Chris Henry, Odell Thurman and Ray Lewis fall into the first group. These dudes could have their own Cops marathon, but I don't think anybody would question their desire to compete on game days. Then there are guys like Johnathan Sullivan and Ricky Williams, players with seemingly unlimited upside who, at times, show only a passing interest in being dominant football players.

The Browns' William Green is the penultimate example; he falls into both categories. Lawrence Phillips is the ultimate example, but he's so far out there that he deserves his own, completely insane category. The guy tried to run over – with a stolen car, mind you – some kids after a pickup football game.
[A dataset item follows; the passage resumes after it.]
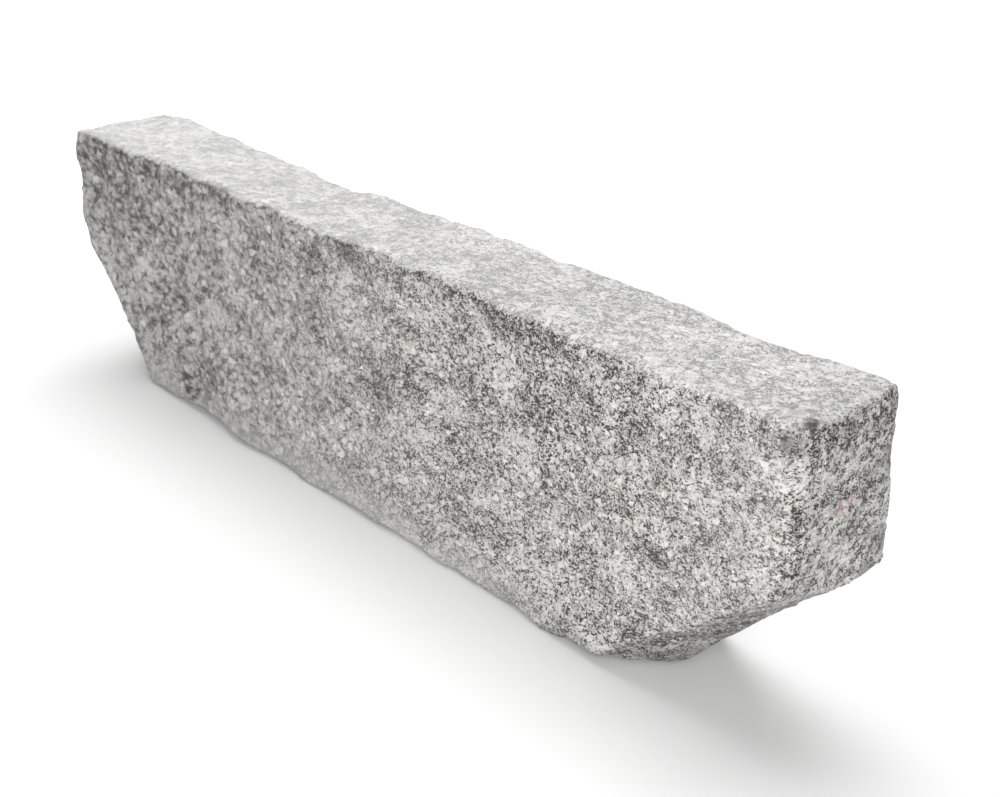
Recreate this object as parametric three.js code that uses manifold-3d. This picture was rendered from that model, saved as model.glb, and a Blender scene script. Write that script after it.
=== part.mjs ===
// Split granite kerb stone, one hewn piece.
//
// The stone is split out along the grain, so its six faces are planes only on average. Both ends are
// squared at the top, where they meet the next kerb, and broken back below, where the bedding hides
// them. X runs along the stone, -Y is the face to the road, +Z is up, and the stone stands on z = 0.
// All lengths are millimetres.

import * as THREE from 'three';
import { ImprovedNoise } from 'three/addons/math/ImprovedNoise.js';
import { mergeVertices } from 'three/addons/utils/BufferGeometryUtils.js';
import Module from 'manifold-3d';

// --- Driving dimensions ------------------------------------------------------------------------

// The block as it was ordered, between the mean planes of its faces.
const LENGTH = 1000;
const WIDTH = 110;
const HEIGHT = 266;

// The ends: how deep each is squared below the top, and how far its break runs in along the bed.
const NEAR_END_DEPTH = 136;
const NEAR_BREAK_RUN_FRONT = 173;
const NEAR_BREAK_RUN_BACK = 138;
const FAR_END_DEPTH = 133;
const FAR_BREAK_RUN = 109;
const FAR_BREAK_HOLLOW = 10;
const NEAR_BREAK_HOLLOW = 4;

// Relief of the split faces: the height of each kind of wave, its span from crest to crest, and how
// far it is shifted in the noise, so that no two kinds are alike.
const SWELL = { height: 6, span: 170, shift: 0.37 };
const HUMP = { height: 5, span: 60, shift: 2.91 };
const RIDGE = { height: 2, span: 38, shift: 5.3 };

// Each face takes the relief from a place of its own in the noise, at a strength of its own.
const ROAD_FACE = { seed: 0.13, strength: 1 };
const REAR_FACE = { seed: 7.7, strength: 1.2 };
const TOP_FACE = { seed: 3.1, strength: 0.5 };
const BED_FACE = { seed: 5.9, strength: 0.64 };
const FAR_FACE = { seed: 11.3, strength: 0.6 };
const NEAR_FACE = { seed: 9.4, strength: 0.6 };

// How far from an arris the line drawn along it still shapes the faces that meet there.
const REAR_LINE_REACH = 60;
const FAR_LINE_REACH = 110;
const UPRIGHT_LINE_REACH = 60;
const NEAR_REAR_REACH = [170, 60];
const BED_LINE_REACH = 33;

// The share of its straying that the rear arris also rises by.
const TOP_BACK_RISE = 0.2;

// The bed: how far it stands clear of the plane it bears on, and the size of a bearing spot.
const BED_CLEARANCE = 3.2;
const BEARING_RADIUS = 46;
const BEARING_FROM_END = 62;
const BEARING_FROM_SIDE = 30;

// Arrises: what handling has rubbed off them, and the size of the chips along them.
const ARRIS_WEAR = 1.3;
const WEAR_SPAN = 60;
const NEAR_CORNER_RADIUS = 16;
const CHIP_LENGTH = 26;
const CHIP_DEPTH = 2.6;
const SMALLEST_CHIP = 0.45;
const CHIP_SPACING = 80;
const CHIP_ROUND = 3; // radius of a chip's hollow, in chip depths
const CHIP_ACROSS = 1.25; // its radius across the arris, in the radius above
const CHIP_SEED = 41;

// Facets: their size on the faces, the narrow strip of them beside each arris, and the share of
// their size by which their corners stray. Half the rows up the stone lie below the break.
const FACET = 15;
const ARRIS_STRIP = 6;
const FACET_STRAY = 0.5;
const FACET_SEED = 17;
const BREAK_ROW = 0.5;
const BREAK_SLOPE = -0.6;

const { lerp, clamp, smoothstep } = THREE.MathUtils;

// --- Lines and relief --------------------------------------------------------------------------

// A hewn line strays from true. Each station is a place along it and how far it strays there.
function hewnLine(stations) {
  const last = stations.length - 1;
  return (at) => {
    const next = stations.findIndex(([place]) => place > at);
    if (next === 0) return stations[0][1];
    if (next < 0) return stations[last][1];
    const [[start, from], [end, to]] = stations.slice(next - 1, next + 1);
    return lerp(from, to, smoothstep(at, start, end));
  };
}

// Height of the line where the top meets the road face.
const topFrontLine = hewnLine([
  [-500, -1], [-460, 4], [-370, 0], [-315, 3], [-220, 1], [-175, 3], [-80, 5], [-30, 3], [49, 4],
  [215, 3], [262, 6], [305, 0], [415, -1], [450, -3], [480, 0], [500, -1],
]);

// How far the top reaches back over the rear face.
const topBackLine = hewnLine([
  [-500, -1], [-489, 4], [-452, 10], [-319, 0], [-270, 1], [-220, -1], [-180, -4], [-124, -5],
  [-56, -1], [0, -3], [75, 1], [120, 4], [152, 1], [190, 6], [225, 4], [265, 1], [300, 3],
  [330, -1], [372, -4], [414, 1], [454, 4], [483, 5], [500, 2],
]);

// Height of the line where the road face meets the bed.
const bedFrontLine = hewnLine([
  [-358, 2], [-333, 6], [-279, 8], [-205, 7], [-165, 1], [-88, 2], [-40, 1], [10, 3], [74, 0],
  [200, 0], [230, 3], [265, 6], [299, 7],
]);

// How far the upright arris of the far end strays in, up its height, and how far the end's top does
// so across the stone.
const farUprightLine = hewnLine([
  [110, 5], [144, -2], [171, -5], [195, 0], [214, 0], [240, -4], [262, 0],
]);
const farEndAcrossLine = hewnLine([
  [-55, -6], [-42, 2], [-30, -1], [-6, -12], [13, -13], [30, -11], [48, -6], [60, 3],
]);

// How far the rear face swells out beside the near end, up its height.
const nearRearLine = hewnLine([
  [70, -9], [118, 0], [150, 4], [180, 1], [215, -2], [240, -5], [262, -3],
]);

// How far the break of the near end runs in along the bed, across the stone.
const nearRunLine = hewnLine([
  [-55, NEAR_BREAK_RUN_FRONT], [-33, 146], [-8, 124], [12, 131], [55, NEAR_BREAK_RUN_BACK],
]);

// Height of the lower edge of the near end's squared face.
const nearBreakLine = hewnLine([[-55, 9], [-34, 6], [-12, 0], [10, -7], [40, -6], [55, 1]]);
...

I tend to think Brooks falls in with Sullivan and Williams. He's a gifted athlete who's had a few scrapes with the authorities, but the big question surrounds his desire to play professional football. And "desire to play professional football" shouldn't be confused with "desire to get paid a crapload of money." Yeah, we all want to get paid, but given Brooks's past actions, it's not clear he's willing to make the commitment necessary to be a great NFL linebacker. And I'm not saying he has to be great to justify his salary or his draft status, I'm saying he has to have the work ethic of a great player, and whatever happens, happens.
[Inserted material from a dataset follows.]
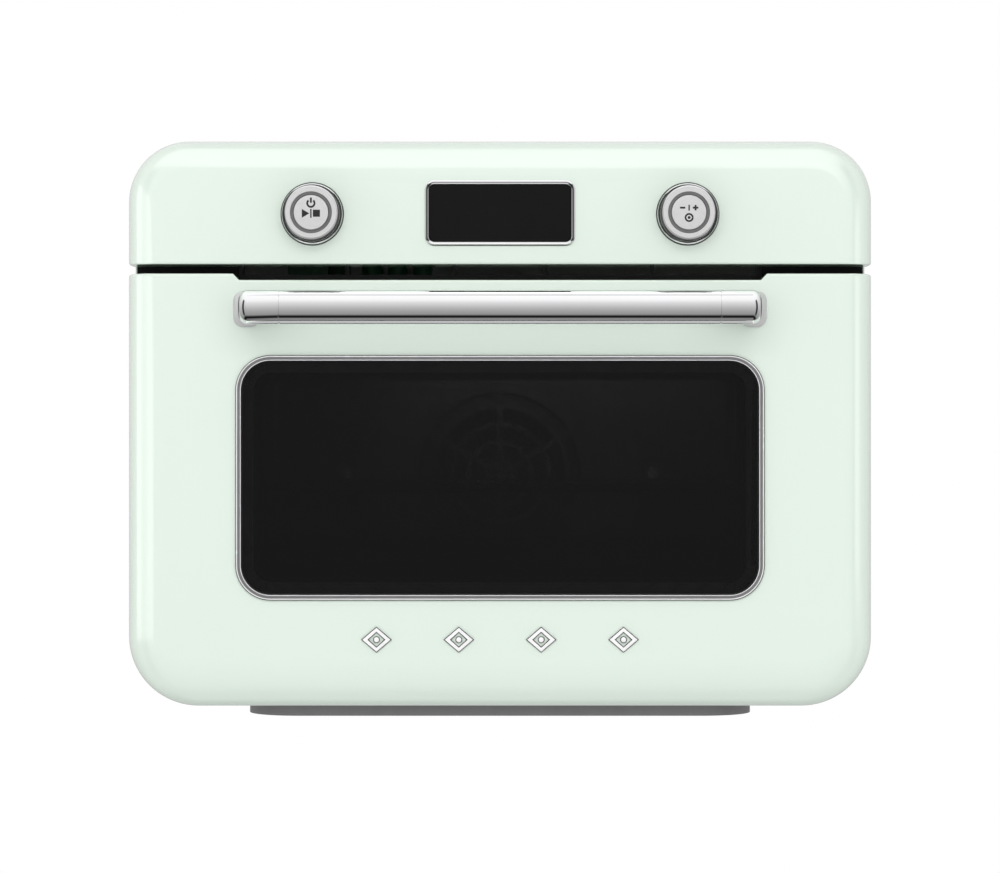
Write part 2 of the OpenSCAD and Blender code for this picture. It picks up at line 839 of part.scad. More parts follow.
module glass_retainer() {
    low = front_y - 0.6 + glass_t;
    color("gray") slab(low, low + 1.5) difference() {
        round_window(trim_w + 8, trim_h + 8, trim_r + 4, window_z);
        round_window(pane_w - 16, pane_h - 16, pane_r - 8, window_z);
    }
}

module inner_glass() {
    high = door_back - liner_t - 0.2;
    color("black", 0.5) slab(high - inner_glass_t, high)
        round_window(pane_w - 10, pane_h - 10, pane_r - 5, window_z);
}

// Back plate of the door, slotted for the hinge brackets
module door_liner() {
    color("gray") difference() {
        slab(door_back - liner_t - 0.2, door_back - 0.2) difference() {
            round_outline(body_w / 2 - sheet - gap, door_low + sheet + gap, door_high - vent_step - sheet - 1,
                low_corner - sheet - gap, 3);
            round_window(pane_w - 24, pane_h - 24, 10, window_z);
        }
        both_sides()
            block([hinge_x - 2.2, door_back - 5, hinge_z - 15], [hinge_x + 2.2, door_back + 1, hinge_z + 38]);
    }
}

module handle_bar() {
    color("silver") difference() {
        bar_x(bar_y, bar_z, bar_d / 2, -bar_len / 2, bar_len / 2);
        bar_x(bar_y, bar_z, bar_d / 2 - bar_wall, -bar_len, bar_len);
    }
}

// Upright oval about the bar's height: straight sides between two half circles
module upright_oval(x, w, h) {
    translate([x, 0]) round_outline(w / 2, bar_z - h / 2, bar_z + h / 2, w / 2 - 0.01, w / 2 - 0.01);
}

// End caps of the bar, each with an oval post and a collar
module handle_ends() {
    color("silver") both_sides() difference() {
        union() {
            bar_x(bar_y, bar_z, bar_d / 2, bar_len / 2, cap_x - cap_r);
            translate([cap_x - cap_r, bar_y, bar_z]) rotate([0, 90, 0]) rotate_extrude() {
                square([bar_d / 2 - cap_r, cap_r]);
                intersection() {
                    translate([bar_d / 2 - cap_r, 0]) circle(cap_r);
                    square([bar_d / 2, cap_r]);
                }
            }
            slab(bar_y, front_y - 2.5) upright_oval(post_x, post_w, post_h);
            slab(front_y - 2.5, front_y) upright_oval(collar_x, collar_w, collar_h);
        }
        bar_y(post_x, bar_z, 1.9, front_y - 10, front_y + 1);
    }
}

module handle_screws() {
    color("silver") both_sides() {
        bar_y(post_x, bar_z, 5, front_y + sheet, front_y + sheet + 2.4);
        bar_y(post_x, bar_z, 1.9, front_y - 9, front_y + sheet);
    }
}

// Two cheeks that hold each hinge pin, fixed to the door's back plate
module hinge_arms() {
    high_y = door_back - liner_t - 0.2;
    color("silver") both_sides() difference() {
        for (x = [hinge_x - 2.4 - leaf_t, hinge_x + 2.4])
            block([x, hinge_y - 8, hinge_z - 8], [x + leaf_t, high_y, hinge_z + 60]);
        bar_x(hinge_y, hinge_z, pin_r, hinge_x - 20, hinge_x + 20);
    }
}

module hinge_pins() {
    color("silver") both_sides() {
        bar_x(hinge_y, hinge_z, pin_r, hinge_x - 6, hinge_x + 20);
        bar_x(hinge_y, hinge_z, 5, hinge_x - 7.5, hinge_x - 6);
        bar_x(hinge_y, hinge_z, 5, hinge_x + 20, hinge_x + 21.5);
    }
}

// Close-wound torsion springs on the hinge pins, each with one leg against its arm
module hinge_springs() {
    turns = 7;
    wire = 0.9;
    coil_r = pin_r + 0.3 + wire;
    color("gray") both_sides() {
        translate([hinge_x + 5.4, hinge_y, hinge_z]) rotate([0, 90, 0]) rotate_extrude()
            for (i = [0:turns - 1]) translate([coil_r, wire + i * 1.7 * wire]) circle(wire);
        translate([hinge_x + 5.6 + wire, hinge_y - coil_r, hinge_z]) cylinder(r = wire, h = 30);
    }
}

// Four lozenge ornaments, each with a stud in the middle
module door_ornaments() {
    color("silver") slab(front_y - 1.6, front_y)
        for (x = [-80.85, -26.95, 26.95, 80.85]) translate([x, 54.2]) {
            difference() {
                polygon([[-10, 0], [0, -8.5], [10, 0], [0, 8.5]]);
                polygon([[-6.2, 0], [0, -5.2], [6.2, 0], [0, 5.2]]);
            }
            circle(1.9);
        }
}

// ---- Hinge brackets on the cabinet ----

module hinge_brackets() {
    reach = 39;
    lean = 56;
    tail_y = cav_y + 0.1;
    color("silver") both_sides() difference() {
        union() {
            side_slab(hinge_x - lever_t / 2, hinge_x + lever_t / 2) {
                translate([hinge_y, hinge_z]) {
                    circle(eye_r);
                    rotate(lean) translate([0, -4.5]) square([reach, 9]);
                }
                translate([tail_y, frame_low + 1]) square([28, 60]);
            }
            block([hinge_x + lever_t / 2, tail_y, frame_low + 26],
                [hinge_x + 14, tail_y + 1.5, frame_low + 60]);
        }
        bar_x(hinge_y, hinge_z, pin_r + 0.08, hinge_x - 5, hinge_x + 5);
    }
}

cabinet_wrap();
base_pan();
rear_cover();
rear_cover_screws();
rear_bumpers();
front_frame();
hinge_trough();
plinth();
foot_pads();
vent_grille();
control_fascia();
display_bezel();
display_glass();
display_module();
control_board();
encoders();
knob_bases();
heat_shield();
power_board();
terminal_block();
cord_gland();
cavity_liner();
cavity_insulation();
rack_supports();
heater_rods();
heater_bushes();
ring_heater();
fan_cover();
fan_cover_screws();
fan_motor();
motor_bracket();
oven_lamp();
lamp_lens();
temperature_probe();
thermal_cutout();
door_gasket();
hinge_brackets();
door_panel();
window_trim();
outer_glass();
glass_retainer();
inner_glass();
door_liner();
handle_bar();
handle_ends();
handle_screws();
hinge_arms();
hinge_pins();
hinge_springs();
door_ornaments();
convection_fan();
cooling_fan();
motor_shaft();
left_knob_ring();
right_knob_ring();
left_button();
right_button();
wire_rack();
baking_tray();
crumb_tray();
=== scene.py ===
"""Looks of the countertop toaster oven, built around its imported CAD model."""
import json
import math

import bmesh
import bpy
from mathutils import Matrix, Vector


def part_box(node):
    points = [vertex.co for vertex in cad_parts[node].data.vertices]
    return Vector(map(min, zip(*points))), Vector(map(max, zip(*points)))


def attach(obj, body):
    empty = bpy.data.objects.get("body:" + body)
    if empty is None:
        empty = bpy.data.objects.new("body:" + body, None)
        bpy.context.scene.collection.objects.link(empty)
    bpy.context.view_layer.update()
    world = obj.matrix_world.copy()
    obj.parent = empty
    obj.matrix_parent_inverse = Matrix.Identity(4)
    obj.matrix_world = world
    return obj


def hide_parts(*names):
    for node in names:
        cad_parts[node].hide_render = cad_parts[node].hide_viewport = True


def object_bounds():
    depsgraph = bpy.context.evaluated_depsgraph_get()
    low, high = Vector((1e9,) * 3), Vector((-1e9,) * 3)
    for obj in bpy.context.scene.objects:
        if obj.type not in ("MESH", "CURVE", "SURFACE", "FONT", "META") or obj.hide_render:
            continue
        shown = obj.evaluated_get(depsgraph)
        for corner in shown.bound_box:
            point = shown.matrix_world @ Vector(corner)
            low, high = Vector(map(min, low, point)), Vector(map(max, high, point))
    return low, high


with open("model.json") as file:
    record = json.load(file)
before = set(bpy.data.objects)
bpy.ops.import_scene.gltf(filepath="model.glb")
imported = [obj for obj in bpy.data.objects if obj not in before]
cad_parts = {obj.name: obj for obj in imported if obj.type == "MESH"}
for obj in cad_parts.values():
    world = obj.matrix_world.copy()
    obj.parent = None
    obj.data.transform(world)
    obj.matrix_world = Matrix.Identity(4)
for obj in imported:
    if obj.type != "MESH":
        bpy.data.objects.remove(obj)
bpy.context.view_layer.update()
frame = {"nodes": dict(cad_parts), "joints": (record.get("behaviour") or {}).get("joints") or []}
scene = bpy.context.scene
MM = 0.001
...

For the most part, the Steelers shy away from such guys. And, no, Plaxico Burress or Santonio Holmes don't qualify. For me, the trade-off between talent and disruptiveness never seems worth the risk. Sure, the Bengals got a second-round talent in A.J. Nicholson but big whoop – he could be making license plates for the next few seasons. Wouldn't it be interesting if the Bengals used a supplemental draft pick to take Brooks as insurance against Nicholson landing in the clink?

The bottom line is that everybody makes mistakes. If you're the Steelers, the question becomes: Is a player worth the gamble? History says no, and things have worked out pretty well. Of course, if the team loses a couple of linebackers to injuries or old-age, I suspect opinions may change.